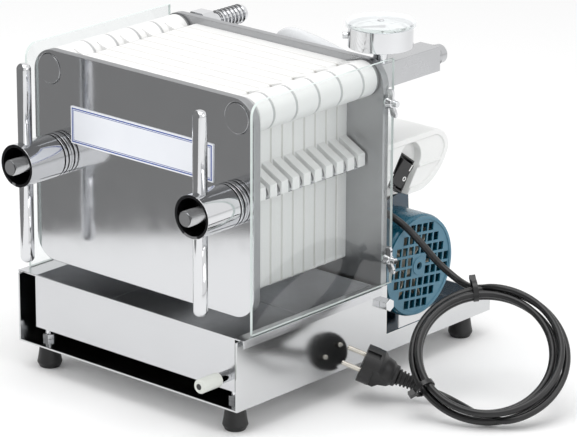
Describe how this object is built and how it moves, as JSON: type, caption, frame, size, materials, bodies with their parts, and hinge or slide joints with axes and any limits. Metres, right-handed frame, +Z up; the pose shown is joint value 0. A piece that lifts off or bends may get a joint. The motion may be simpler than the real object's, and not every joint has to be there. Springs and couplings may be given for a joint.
{
  "type": "plate filter press",
  "caption": "Bench plate filter press: square filter plates clamped between two steel plates by hand nuts on tie rods, over a drip tray, with a motor pump, gauge and switch.",
  "frame": {"origin": "on the bench under the middle of the whole press, measured from the tie rods' front ends to the base's rear wall and between the wing nuts' outer faces, without the mains cord", "axes": "+Z up, +Y from the operator's side towards the motor, +X to the operator's right"},
  "size_m": [0.5031, 0.417, 0.357],
  "materials": {
    "stainless_sheet": "brushed",
    "polished_steel": "polished",
    "chromed_fittings": "polished",
    "rubber_feet": "satin",
    "filter_plate_plastic": "moulded",
    "filter_sheet": "fibre",
    "grey_gasket": "satin",
    "clear_acrylic": "clear",
    "gauge_glass": "clear",
    "white_hose": "gloss",
    "motor_paint": "satin",
    "cover_plastic": "satin",
    "fan_plastic": "moulded",
    "pump_bronze": "cast",
    "switch_box_plastic": "satin",
    "black_plastic": "satin",
    "cord_rubber": "satin",
    "label_face": "printed",
    "cap_plastic": "translucent"
  },
  "bodies": {
    "frame": {"base_frame": "stainless_sheet", "feet": "rubber_feet", "foot_bolts": "chromed_fittings", "filter_plates_port_right": "filter_plate_plastic", "filter_plates_port_left": "filter_plate_plastic", "filter_sheets": "filter_sheet", "port_gaskets": "grey_gasket", "back_plate": "polished_steel", "tie_rod_left": "chromed_fittings", "tie_rod_right": "chromed_fittings", "side_guard_left": "clear_acrylic", "side_guard_right": "clear_acrylic", "wing_nuts_left": "chromed_fittings", "wing_nuts_right": "chromed_fittings", "base_side_bolts": "chromed_fittings", "inlet_manifold": "polished_steel", "gauge_case": "chromed_fittings", "gauge_lens": "gauge_glass", "gauge_screw": "chromed_fittings", "outlet_nozzle": "chromed_fittings", "transfer_hose": "white_hose", "hose_clamp": "chromed_fittings", "motor_body": "motor_paint", "fan_cover": "cover_plastic", "pump_head": "pump_bronze", "switch_box": "switch_box_plastic", "switch_frame": "black_plastic", "cord_gland": "black_plastic", "mains_cord_lead": "cord_rubber", "mains_cord_coil": "cord_rubber", "mains_cord_tail": "cord_rubber", "cord_ties": "black_plastic", "mains_plug": "black_plastic"},
    "pressure_plate_body": {"pressure_plate": "polished_steel", "port_plugs": "polished_steel", "label_plate": "label_face"},
    "hand_nut_left_body": {"hand_nut_left": "polished_steel", "turning_bar_left": "polished_steel"},
    "hand_nut_right_body": {"hand_nut_right": "polished_steel", "turning_bar_right": "polished_steel"},
    "drip_tray_body": {"drip_tray": "stainless_sheet", "drain_spout": "chromed_fittings", "drain_cap": "cap_plastic"},
    "fan_body": {"cooling_fan": "fan_plastic"},
    "rocker_body": {"switch_rocker": "black_plastic"}
  },
  "joints": [
    {"name": "pressure_plate_slide", "type": "slide", "parent": "frame", "child": "pressure_plate_body", "axis": [0, -1, 0], "range_m": [0, 0.02]},
    {"name": "hand_nut_left_turn", "type": "hinge", "parent": "pressure_plate_body", "child": "hand_nut_left_body", "pos_m": [-0.1143, -0.1725, 0.2203], "axis": [0, -1, 0], "range_deg": [0, 3601]},
    {"name": "hand_nut_right_turn", "type": "hinge", "parent": "pressure_plate_body", "child": "hand_nut_right_body", "pos_m": [0.1143, -0.1725, 0.2203], "axis": [0, -1, 0], "range_deg": [0, 3601]},
    {"name": "drip_tray_slide", "type": "slide", "parent": "frame", "child": "drip_tray_body", "axis": [0, -1, 0], "range_m": [0, 0.15]},
    {"name": "fan_spin", "type": "hinge", "parent": "frame", "child": "fan_body", "pos_m": [0.114, 0.104, 0.0995], "axis": [1, 0, 0], "continuous": true},
    {"name": "switch_rock", "type": "hinge", "parent": "frame", "child": "rocker_body", "pos_m": [0.1195, 0.0904, 0.1958], "axis": [0, -0.8192, 0.5736], "range_deg": [0, 14]}
  ],
  "couplings": [
    {"joint": "hand_nut_left_turn", "follows": "pressure_plate_slide", "rad_per_m": 3141.6},
    {"joint": "hand_nut_right_turn", "follows": "pressure_plate_slide", "rad_per_m": 3141.6}
  ]
}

+ + + + +

### Work required
Restate the whole listing exactly.

### Reply to the task
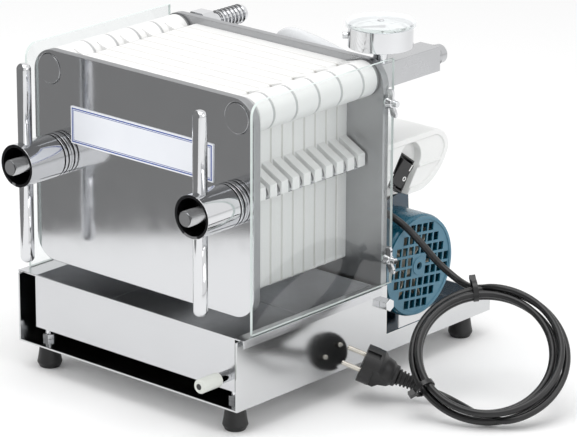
Describe how this object is built and how it moves, as JSON: type, caption, frame, size, materials, bodies with their parts, and hinge or slide joints with axes and any limits. Metres, right-handed frame, +Z up; the pose shown is joint value 0. A piece that lifts off or bends may get a joint. The motion may be simpler than the real object's, and not every joint has to be there. Springs and couplings may be given for a joint.
{
  "type": "plate filter press",
  "caption": "Bench plate filter press: square filter plates clamped between two steel plates by hand nuts on tie rods, over a drip tray, with a motor pump, gauge and switch.",
  "frame": {"origin": "on the bench under the middle of the whole press, measured from the tie rods' front ends to the base's rear wall and between the wing nuts' outer faces, without the mains cord", "axes": "+Z up, +Y from the operator's side towards the motor, +X to the operator's right"},
  "size_m": [0.5031, 0.417, 0.357],
  "materials": {
    "stainless_sheet": "brushed",
    "polished_steel": "polished",
    "chromed_fittings": "polished",
    "rubber_feet": "satin",
    "filter_plate_plastic": "moulded",
    "filter_sheet": "fibre",
    "grey_gasket": "satin",
    "clear_acrylic": "clear",
    "gauge_glass": "clear",
    "white_hose": "gloss",
    "motor_paint": "satin",
    "cover_plastic": "satin",
    "fan_plastic": "moulded",
    "pump_bronze": "cast",
    "switch_box_plastic": "satin",
    "black_plastic": "satin",
    "cord_rubber": "satin",
    "label_face": "printed",
    "cap_plastic": "translucent"
  },
  "bodies": {
    "frame": {"base_frame": "stainless_sheet", "feet": "rubber_feet", "foot_bolts": "chromed_fittings", "filter_plates_port_right": "filter_plate_plastic", "filter_plates_port_left": "filter_plate_plastic", "filter_sheets": "filter_sheet", "port_gaskets": "grey_gasket", "back_plate": "polished_steel", "tie_rod_left": "chromed_fittings", "tie_rod_right": "chromed_fittings", "side_guard_left": "clear_acrylic", "side_guard_right": "clear_acrylic", "wing_nuts_left": "chromed_fittings", "wing_nuts_right": "chromed_fittings", "base_side_bolts": "chromed_fittings", "inlet_manifold": "polished_steel", "gauge_case": "chromed_fittings", "gauge_lens": "gauge_glass", "gauge_screw": "chromed_fittings", "outlet_nozzle": "chromed_fittings", "transfer_hose": "white_hose", "hose_clamp": "chromed_fittings", "motor_body": "motor_paint", "fan_cover": "cover_plastic", "pump_head": "pump_bronze", "switch_box": "switch_box_plastic", "switch_frame": "black_plastic", "cord_gland": "black_plastic", "mains_cord_lead": "cord_rubber", "mains_cord_coil": "cord_rubber", "mains_cord_tail": "cord_rubber", "cord_ties": "black_plastic", "mains_plug": "black_plastic"},
    "pressure_plate_body": {"pressure_plate": "polished_steel", "port_plugs": "polished_steel", "label_plate": "label_face"},
    "hand_nut_left_body": {"hand_nut_left": "polished_steel", "turning_bar_left": "polished_steel"},
    "hand_nut_right_body": {"hand_nut_right": "polished_steel", "turning_bar_right": "polished_steel"},
    "drip_tray_body": {"drip_tray": "stainless_sheet", "drain_spout": "chromed_fittings", "drain_cap": "cap_plastic"},
    "fan_body": {"cooling_fan": "fan_plastic"},
    "rocker_body": {"switch_rocker": "black_plastic"}
  },
  "joints": [
    {"name": "pressure_plate_slide", "type": "slide", "parent": "frame", "child": "pressure_plate_body", "axis": [0, -1, 0], "range_m": [0, 0.02]},
    {"name": "hand_nut_left_turn", "type": "hinge", "parent": "pressure_plate_body", "child": "hand_nut_left_body", "pos_m": [-0.1143, -0.1725, 0.2203], "axis": [0, -1, 0], "range_deg": [0, 3601]},
    {"name": "hand_nut_right_turn", "type": "hinge", "parent": "pressure_plate_body", "child": "hand_nut_right_body", "pos_m": [0.1143, -0.1725, 0.2203], "axis": [0, -1, 0], "range_deg": [0, 3601]},
    {"name": "drip_tray_slide", "type": "slide", "parent": "frame", "child": "drip_tray_body", "axis": [0, -1, 0], "range_m": [0, 0.15]},
    {"name": "fan_spin", "type": "hinge", "parent": "frame", "child": "fan_body", "pos_m": [0.114, 0.104, 0.0995], "axis": [1, 0, 0], "continuous": true},
    {"name": "switch_rock", "type": "hinge", "parent": "frame", "child": "rocker_body", "pos_m": [0.1195, 0.0904, 0.1958], "axis": [0, -0.8192, 0.5736], "range_deg": [0, 14]}
  ],
  "couplings": [
    {"joint": "hand_nut_left_turn", "follows": "pressure_plate_slide", "rad_per_m": 3141.6},
    {"joint": "hand_nut_right_turn", "follows": "pressure_plate_slide", "rad_per_m": 3141.6}
  ]
}